Critical Analysis and Canon Contradictions
Despite the allure of these theories, it is important to acknowledge that the official Death Note narrative provides no direct evidence of a supernatural or metaphysical link. Tsugumi Ohba and Takeshi Obata have stated in interviews that the story is fundamentally a battle of wits between two extraordinary individuals, and that any deeper connection is open to interpretation but not part of the canonical intent. L’s background as an orphan trained in Wammy’s House, and Light’s as a normal—if exceptionally gifted—teenager, are firmly established.
Critics of the connection theory point out that the act of reading hidden meanings into coincidences is a classic example of apophenia, the human tendency to perceive patterns where none exist. The mirrored traits could simply be the result of skilled writing that pits equals against each other, a standard trope in thriller fiction. However, the very fact that the series invites such intense pattern-seeking is a testament to its narrative depth. Whether or not the connection is “real” within the fiction, it functions as a powerful interpretive tool that enriches the viewing experience.
Conclusion
The secret connection between L and Light Yagami remains one of the most captivating unsolved riddles in Death Note fandom. Whether viewed through the lens of Jungian psychology, symbolic dualism, deterministic fate, or outright supernatural intervention, the theories share a common core: that these two characters are not merely adversaries but twin poles of a shared existence. Their lives, their intellects, and their ultimate downfalls are so thoroughly intertwined that the story becomes not a tale of one man defeating another, but of a single fractured entity consuming itself.

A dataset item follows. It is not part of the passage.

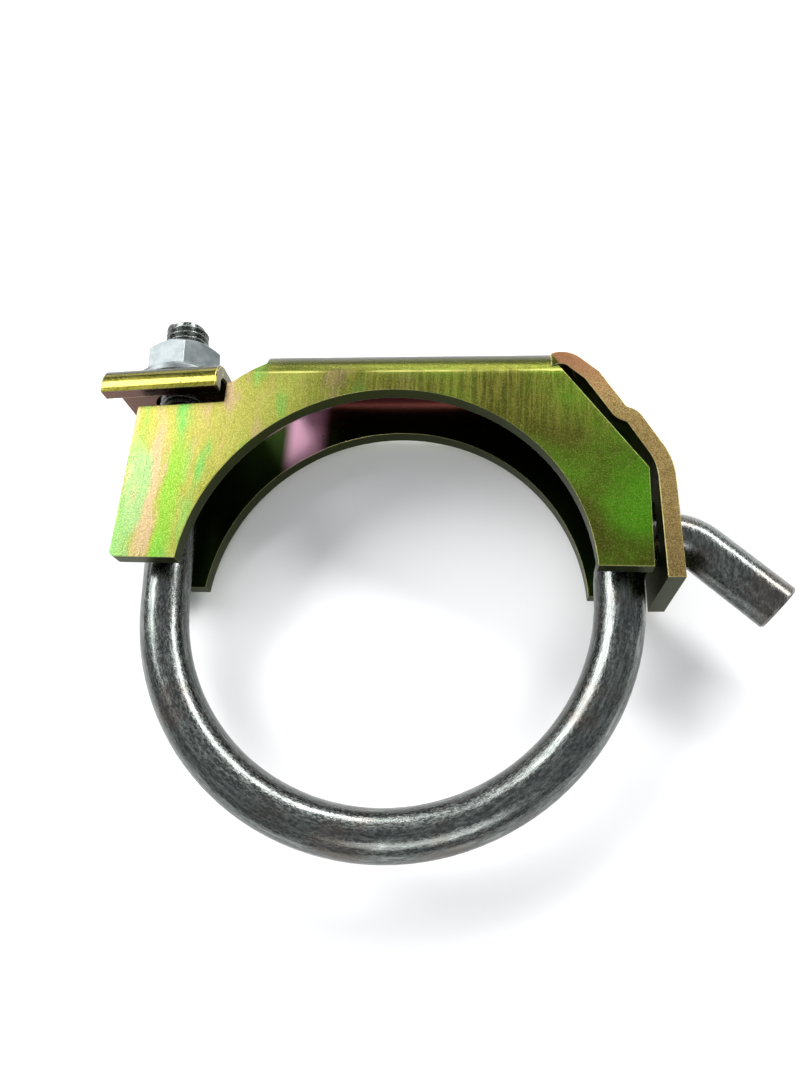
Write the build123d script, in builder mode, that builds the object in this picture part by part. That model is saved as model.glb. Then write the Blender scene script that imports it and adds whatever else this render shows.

While the original manga and anime never confirm a supernatural link, the sheer volume and creativity of fan interpretations suggest that the connection exists in a different kind of reality—the collective imagination of those who have been profoundly moved by the series. In that space, L and Light are forever locked in their dance, two minds reflecting one another into infinity, a secret bond that no Death Note can ever sever.